----- DATA EXCERPTS

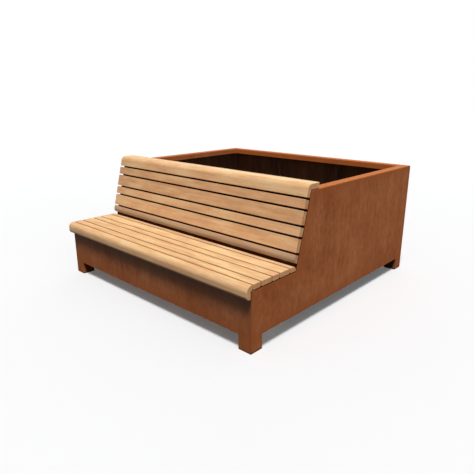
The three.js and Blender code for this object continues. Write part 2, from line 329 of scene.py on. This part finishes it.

----------
----- DATA EXCERPTS

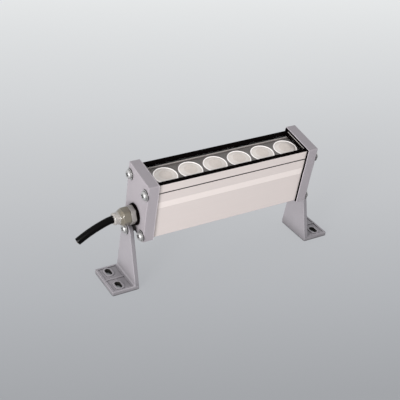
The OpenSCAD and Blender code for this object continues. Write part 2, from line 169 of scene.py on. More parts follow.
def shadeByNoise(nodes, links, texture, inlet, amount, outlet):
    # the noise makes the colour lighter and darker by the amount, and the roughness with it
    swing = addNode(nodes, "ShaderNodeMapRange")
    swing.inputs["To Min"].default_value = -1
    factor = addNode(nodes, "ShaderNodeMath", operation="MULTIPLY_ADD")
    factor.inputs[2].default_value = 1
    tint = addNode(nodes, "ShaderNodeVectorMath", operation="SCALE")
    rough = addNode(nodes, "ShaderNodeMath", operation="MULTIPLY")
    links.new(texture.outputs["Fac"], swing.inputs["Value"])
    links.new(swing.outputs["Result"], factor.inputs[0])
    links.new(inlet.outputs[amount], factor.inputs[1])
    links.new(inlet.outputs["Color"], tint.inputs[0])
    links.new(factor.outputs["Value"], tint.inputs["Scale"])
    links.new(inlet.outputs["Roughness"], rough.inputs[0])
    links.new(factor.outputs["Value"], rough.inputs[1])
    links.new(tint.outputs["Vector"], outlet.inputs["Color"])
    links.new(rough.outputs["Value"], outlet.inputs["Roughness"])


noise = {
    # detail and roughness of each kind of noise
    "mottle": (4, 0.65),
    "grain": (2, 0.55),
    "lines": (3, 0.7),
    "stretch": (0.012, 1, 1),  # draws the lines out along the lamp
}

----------
----- DATA EXCERPTS

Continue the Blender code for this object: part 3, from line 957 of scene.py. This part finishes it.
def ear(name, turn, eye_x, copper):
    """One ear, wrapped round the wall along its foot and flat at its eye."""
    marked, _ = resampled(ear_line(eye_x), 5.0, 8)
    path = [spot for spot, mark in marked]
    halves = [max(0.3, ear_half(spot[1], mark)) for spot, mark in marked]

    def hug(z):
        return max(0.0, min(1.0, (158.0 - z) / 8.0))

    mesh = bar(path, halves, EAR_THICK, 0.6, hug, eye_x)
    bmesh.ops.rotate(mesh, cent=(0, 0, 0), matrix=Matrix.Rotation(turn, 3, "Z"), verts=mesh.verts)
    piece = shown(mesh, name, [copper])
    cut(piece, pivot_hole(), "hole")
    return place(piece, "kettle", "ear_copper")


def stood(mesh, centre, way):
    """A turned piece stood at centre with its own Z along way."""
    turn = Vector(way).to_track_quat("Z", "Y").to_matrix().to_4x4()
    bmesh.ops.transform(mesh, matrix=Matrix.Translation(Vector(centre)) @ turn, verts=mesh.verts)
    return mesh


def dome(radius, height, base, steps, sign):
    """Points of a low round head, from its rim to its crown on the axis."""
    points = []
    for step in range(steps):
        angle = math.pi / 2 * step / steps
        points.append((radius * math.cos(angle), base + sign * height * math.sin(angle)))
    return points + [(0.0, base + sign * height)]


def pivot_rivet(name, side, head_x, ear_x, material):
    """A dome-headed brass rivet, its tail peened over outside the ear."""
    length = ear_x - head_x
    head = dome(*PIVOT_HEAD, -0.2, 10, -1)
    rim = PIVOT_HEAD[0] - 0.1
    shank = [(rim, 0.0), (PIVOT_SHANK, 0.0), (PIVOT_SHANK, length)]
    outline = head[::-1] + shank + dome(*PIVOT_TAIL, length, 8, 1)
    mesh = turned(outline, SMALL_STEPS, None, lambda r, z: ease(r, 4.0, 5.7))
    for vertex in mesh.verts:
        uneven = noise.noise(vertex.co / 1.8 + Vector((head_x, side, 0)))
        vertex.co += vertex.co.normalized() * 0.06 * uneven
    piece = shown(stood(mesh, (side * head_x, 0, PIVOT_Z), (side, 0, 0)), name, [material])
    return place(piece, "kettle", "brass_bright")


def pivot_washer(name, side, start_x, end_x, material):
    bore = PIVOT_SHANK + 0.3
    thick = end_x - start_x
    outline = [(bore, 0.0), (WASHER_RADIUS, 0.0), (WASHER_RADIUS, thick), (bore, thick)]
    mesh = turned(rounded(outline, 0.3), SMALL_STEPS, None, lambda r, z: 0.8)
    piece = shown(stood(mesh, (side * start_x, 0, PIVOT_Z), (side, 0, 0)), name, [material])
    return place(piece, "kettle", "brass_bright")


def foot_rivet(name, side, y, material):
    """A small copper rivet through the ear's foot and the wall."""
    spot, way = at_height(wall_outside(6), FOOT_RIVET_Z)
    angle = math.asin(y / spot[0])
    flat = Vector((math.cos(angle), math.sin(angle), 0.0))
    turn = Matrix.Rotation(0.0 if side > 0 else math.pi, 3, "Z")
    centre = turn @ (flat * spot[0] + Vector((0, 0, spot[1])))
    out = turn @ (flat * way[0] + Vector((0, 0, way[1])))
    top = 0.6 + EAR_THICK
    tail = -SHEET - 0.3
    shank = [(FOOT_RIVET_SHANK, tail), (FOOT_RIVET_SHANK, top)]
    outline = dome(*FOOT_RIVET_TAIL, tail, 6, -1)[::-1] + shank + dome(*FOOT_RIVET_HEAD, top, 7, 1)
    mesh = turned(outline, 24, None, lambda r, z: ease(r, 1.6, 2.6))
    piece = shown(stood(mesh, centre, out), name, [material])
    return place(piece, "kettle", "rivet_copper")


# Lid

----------

**WHAT YOU NEED TO DO**
Of the entries above, repeat exactly the lines from the line with "Continue the Blender" through the line with "return points +", both of them included.

**FINISHED EXERCISE**
Continue the Blender code for this object: part 3, from line 957 of scene.py. This part finishes it.
def ear(name, turn, eye_x, copper):
    """One ear, wrapped round the wall along its foot and flat at its eye."""
    marked, _ = resampled(ear_line(eye_x), 5.0, 8)
    path = [spot for spot, mark in marked]
    halves = [max(0.3, ear_half(spot[1], mark)) for spot, mark in marked]

    def hug(z):
        return max(0.0, min(1.0, (158.0 - z) / 8.0))

    mesh = bar(path, halves, EAR_THICK, 0.6, hug, eye_x)
    bmesh.ops.rotate(mesh, cent=(0, 0, 0), matrix=Matrix.Rotation(turn, 3, "Z"), verts=mesh.verts)
    piece = shown(mesh, name, [copper])
    cut(piece, pivot_hole(), "hole")
    return place(piece, "kettle", "ear_copper")


def stood(mesh, centre, way):
    """A turned piece stood at centre with its own Z along way."""
    turn = Vector(way).to_track_quat("Z", "Y").to_matrix().to_4x4()
    bmesh.ops.transform(mesh, matrix=Matrix.Translation(Vector(centre)) @ turn, verts=mesh.verts)
    return mesh


def dome(radius, height, base, steps, sign):
    """Points of a low round head, from its rim to its crown on the axis."""
    points = []
    for step in range(steps):
        angle = math.pi / 2 * step / steps
        points.append((radius * math.cos(angle), base + sign * height * math.sin(angle)))
    return points + [(0.0, base + sign * height)]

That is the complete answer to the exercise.